◆ **REQUIREMENTS**
Every line must be returned precisely as it is written.

________

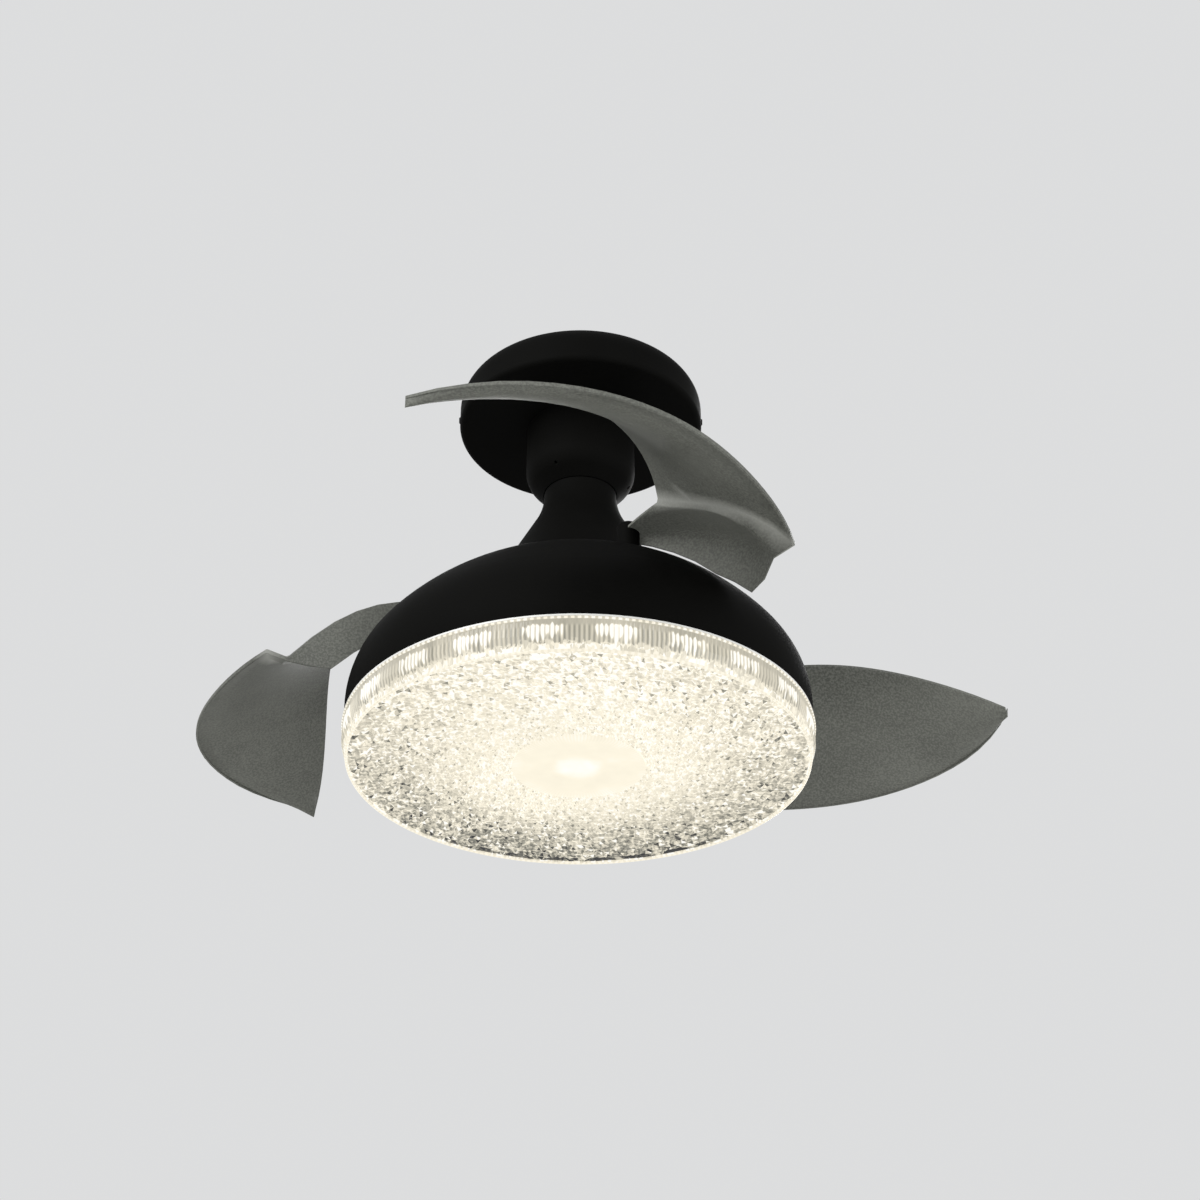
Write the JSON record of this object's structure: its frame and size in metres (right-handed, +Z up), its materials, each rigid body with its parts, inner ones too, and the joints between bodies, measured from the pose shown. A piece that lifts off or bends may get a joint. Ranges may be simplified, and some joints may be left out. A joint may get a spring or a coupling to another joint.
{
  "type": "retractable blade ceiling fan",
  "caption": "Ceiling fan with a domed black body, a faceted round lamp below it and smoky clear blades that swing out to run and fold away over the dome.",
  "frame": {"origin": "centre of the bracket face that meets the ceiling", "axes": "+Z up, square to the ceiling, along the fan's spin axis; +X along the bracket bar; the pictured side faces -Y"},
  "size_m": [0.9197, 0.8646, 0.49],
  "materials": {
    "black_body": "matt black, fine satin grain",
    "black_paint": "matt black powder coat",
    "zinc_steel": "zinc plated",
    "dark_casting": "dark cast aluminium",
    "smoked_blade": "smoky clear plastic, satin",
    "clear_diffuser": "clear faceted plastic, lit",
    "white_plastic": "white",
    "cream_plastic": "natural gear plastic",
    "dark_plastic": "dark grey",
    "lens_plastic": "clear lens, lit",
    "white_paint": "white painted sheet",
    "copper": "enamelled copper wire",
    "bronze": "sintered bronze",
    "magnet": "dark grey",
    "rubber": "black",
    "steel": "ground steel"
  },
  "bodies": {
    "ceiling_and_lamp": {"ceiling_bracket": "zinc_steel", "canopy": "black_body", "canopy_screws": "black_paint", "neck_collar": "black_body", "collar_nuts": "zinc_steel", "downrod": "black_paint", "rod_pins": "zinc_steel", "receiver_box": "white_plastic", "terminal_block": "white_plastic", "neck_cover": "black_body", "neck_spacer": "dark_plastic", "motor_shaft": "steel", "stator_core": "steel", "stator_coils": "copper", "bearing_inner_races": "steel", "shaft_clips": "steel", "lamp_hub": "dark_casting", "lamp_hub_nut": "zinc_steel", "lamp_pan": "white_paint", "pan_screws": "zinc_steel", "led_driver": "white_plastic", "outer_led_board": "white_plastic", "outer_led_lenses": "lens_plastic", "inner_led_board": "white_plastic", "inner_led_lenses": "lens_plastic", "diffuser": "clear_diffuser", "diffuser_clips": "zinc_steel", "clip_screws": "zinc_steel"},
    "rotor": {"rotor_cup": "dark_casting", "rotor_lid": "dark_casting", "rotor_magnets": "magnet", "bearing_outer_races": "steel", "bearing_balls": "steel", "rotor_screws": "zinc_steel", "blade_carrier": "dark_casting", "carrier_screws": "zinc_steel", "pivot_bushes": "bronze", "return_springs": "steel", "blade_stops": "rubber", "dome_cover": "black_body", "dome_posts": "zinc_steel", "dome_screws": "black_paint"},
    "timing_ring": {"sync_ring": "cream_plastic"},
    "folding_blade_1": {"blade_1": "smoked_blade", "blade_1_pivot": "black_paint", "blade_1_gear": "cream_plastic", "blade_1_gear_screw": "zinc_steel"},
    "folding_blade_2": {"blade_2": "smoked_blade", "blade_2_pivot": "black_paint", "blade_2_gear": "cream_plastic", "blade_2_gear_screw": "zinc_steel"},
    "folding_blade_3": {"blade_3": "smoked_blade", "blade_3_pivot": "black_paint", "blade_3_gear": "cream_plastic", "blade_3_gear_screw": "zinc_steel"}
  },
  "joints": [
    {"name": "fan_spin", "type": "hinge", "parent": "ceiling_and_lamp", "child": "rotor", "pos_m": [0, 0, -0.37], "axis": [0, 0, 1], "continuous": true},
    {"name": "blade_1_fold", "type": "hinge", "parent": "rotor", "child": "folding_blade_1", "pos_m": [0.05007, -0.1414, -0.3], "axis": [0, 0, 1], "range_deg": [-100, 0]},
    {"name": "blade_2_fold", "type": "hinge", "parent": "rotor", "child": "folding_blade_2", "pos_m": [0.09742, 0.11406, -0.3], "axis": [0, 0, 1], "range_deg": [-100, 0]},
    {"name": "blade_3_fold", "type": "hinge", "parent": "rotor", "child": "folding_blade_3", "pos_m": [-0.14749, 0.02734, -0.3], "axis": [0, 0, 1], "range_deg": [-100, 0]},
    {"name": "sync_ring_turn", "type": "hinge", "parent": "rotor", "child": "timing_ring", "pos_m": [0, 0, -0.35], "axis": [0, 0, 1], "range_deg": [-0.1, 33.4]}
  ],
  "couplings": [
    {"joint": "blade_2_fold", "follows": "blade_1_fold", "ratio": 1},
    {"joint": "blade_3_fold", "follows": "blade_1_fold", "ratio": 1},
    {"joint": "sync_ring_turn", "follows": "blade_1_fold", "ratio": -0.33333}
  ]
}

________

◆ **TASK ANSWER**
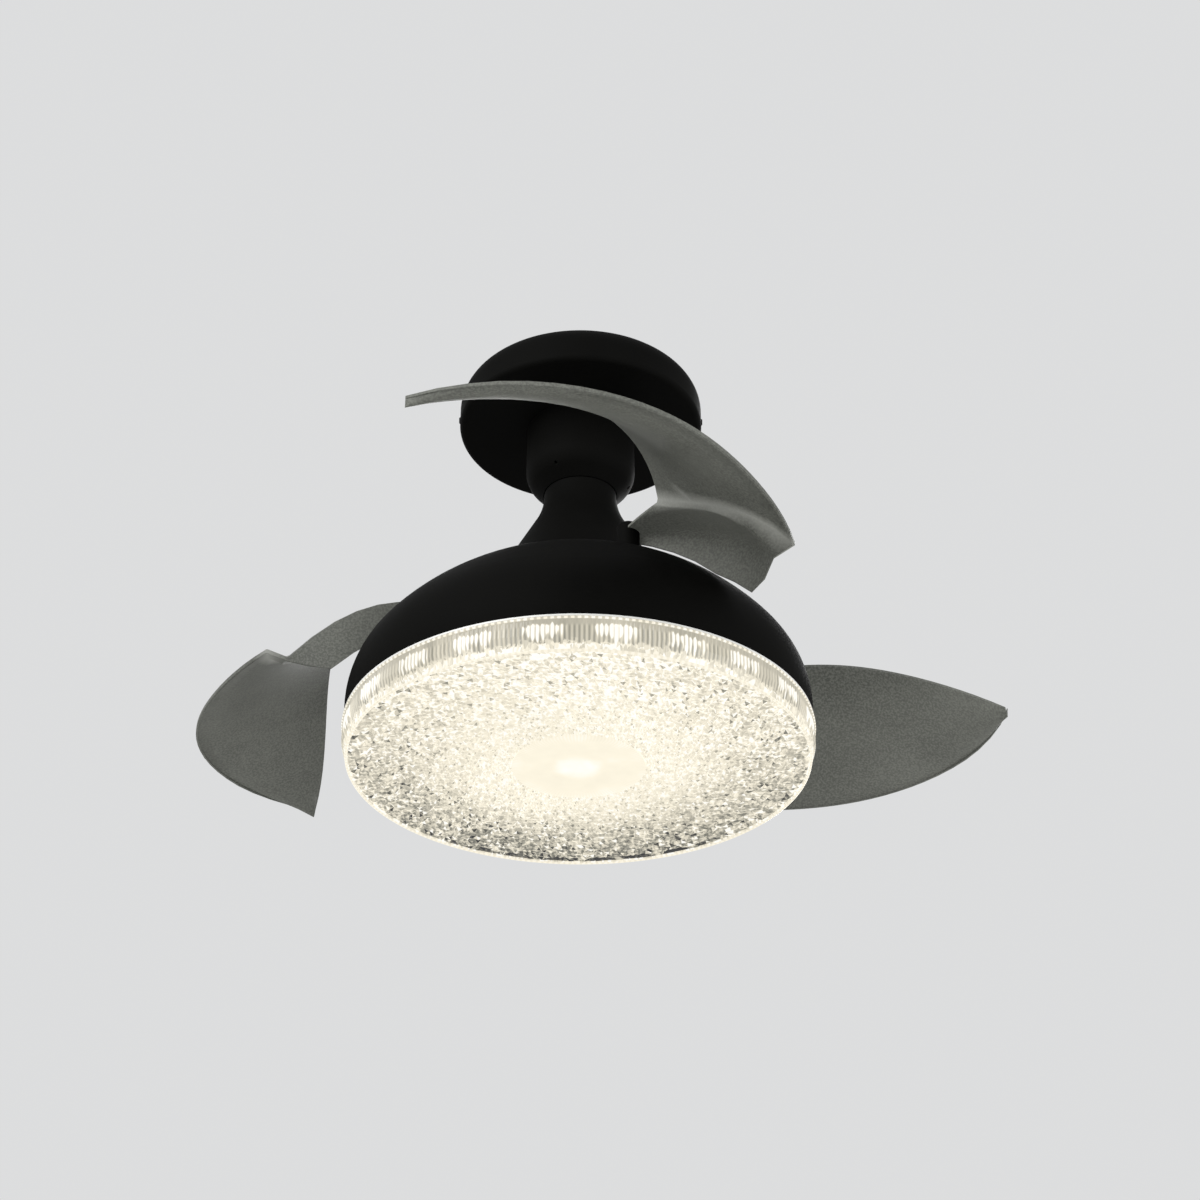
Write the JSON record of this object's structure: its frame and size in metres (right-handed, +Z up), its materials, each rigid body with its parts, inner ones too, and the joints between bodies, measured from the pose shown. A piece that lifts off or bends may get a joint. Ranges may be simplified, and some joints may be left out. A joint may get a spring or a coupling to another joint.
{
  "type": "retractable blade ceiling fan",
  "caption": "Ceiling fan with a domed black body, a faceted round lamp below it and smoky clear blades that swing out to run and fold away over the dome.",
  "frame": {"origin": "centre of the bracket face that meets the ceiling", "axes": "+Z up, square to the ceiling, along the fan's spin axis; +X along the bracket bar; the pictured side faces -Y"},
  "size_m": [0.9197, 0.8646, 0.49],
  "materials": {
    "black_body": "matt black, fine satin grain",
    "black_paint": "matt black powder coat",
    "zinc_steel": "zinc plated",
    "dark_casting": "dark cast aluminium",
    "smoked_blade": "smoky clear plastic, satin",
    "clear_diffuser": "clear faceted plastic, lit",
    "white_plastic": "white",
    "cream_plastic": "natural gear plastic",
    "dark_plastic": "dark grey",
    "lens_plastic": "clear lens, lit",
    "white_paint": "white painted sheet",
    "copper": "enamelled copper wire",
    "bronze": "sintered bronze",
    "magnet": "dark grey",
    "rubber": "black",
    "steel": "ground steel"
  },
  "bodies": {
    "ceiling_and_lamp": {"ceiling_bracket": "zinc_steel", "canopy": "black_body", "canopy_screws": "black_paint", "neck_collar": "black_body", "collar_nuts": "zinc_steel", "downrod": "black_paint", "rod_pins": "zinc_steel", "receiver_box": "white_plastic", "terminal_block": "white_plastic", "neck_cover": "black_body", "neck_spacer": "dark_plastic", "motor_shaft": "steel", "stator_core": "steel", "stator_coils": "copper", "bearing_inner_races": "steel", "shaft_clips": "steel", "lamp_hub": "dark_casting", "lamp_hub_nut": "zinc_steel", "lamp_pan": "white_paint", "pan_screws": "zinc_steel", "led_driver": "white_plastic", "outer_led_board": "white_plastic", "outer_led_lenses": "lens_plastic", "inner_led_board": "white_plastic", "inner_led_lenses": "lens_plastic", "diffuser": "clear_diffuser", "diffuser_clips": "zinc_steel", "clip_screws": "zinc_steel"},
    "rotor": {"rotor_cup": "dark_casting", "rotor_lid": "dark_casting", "rotor_magnets": "magnet", "bearing_outer_races": "steel", "bearing_balls": "steel", "rotor_screws": "zinc_steel", "blade_carrier": "dark_casting", "carrier_screws": "zinc_steel", "pivot_bushes": "bronze", "return_springs": "steel", "blade_stops": "rubber", "dome_cover": "black_body", "dome_posts": "zinc_steel", "dome_screws": "black_paint"},
    "timing_ring": {"sync_ring": "cream_plastic"},
    "folding_blade_1": {"blade_1": "smoked_blade", "blade_1_pivot": "black_paint", "blade_1_gear": "cream_plastic", "blade_1_gear_screw": "zinc_steel"},
    "folding_blade_2": {"blade_2": "smoked_blade", "blade_2_pivot": "black_paint", "blade_2_gear": "cream_plastic", "blade_2_gear_screw": "zinc_steel"},
    "folding_blade_3": {"blade_3": "smoked_blade", "blade_3_pivot": "black_paint", "blade_3_gear": "cream_plastic", "blade_3_gear_screw": "zinc_steel"}
  },
  "joints": [
    {"name": "fan_spin", "type": "hinge", "parent": "ceiling_and_lamp", "child": "rotor", "pos_m": [0, 0, -0.37], "axis": [0, 0, 1], "continuous": true},
    {"name": "blade_1_fold", "type": "hinge", "parent": "rotor", "child": "folding_blade_1", "pos_m": [0.05007, -0.1414, -0.3], "axis": [0, 0, 1], "range_deg": [-100, 0]},
    {"name": "blade_2_fold", "type": "hinge", "parent": "rotor", "child": "folding_blade_2", "pos_m": [0.09742, 0.11406, -0.3], "axis": [0, 0, 1], "range_deg": [-100, 0]},
    {"name": "blade_3_fold", "type": "hinge", "parent": "rotor", "child": "folding_blade_3", "pos_m": [-0.14749, 0.02734, -0.3], "axis": [0, 0, 1], "range_deg": [-100, 0]},
    {"name": "sync_ring_turn", "type": "hinge", "parent": "rotor", "child": "timing_ring", "pos_m": [0, 0, -0.35], "axis": [0, 0, 1], "range_deg": [-0.1, 33.4]}
  ],
  "couplings": [
    {"joint": "blade_2_fold", "follows": "blade_1_fold", "ratio": 1},
    {"joint": "blade_3_fold", "follows": "blade_1_fold", "ratio": 1},
    {"joint": "sync_ring_turn", "follows": "blade_1_fold", "ratio": -0.33333}
  ]
}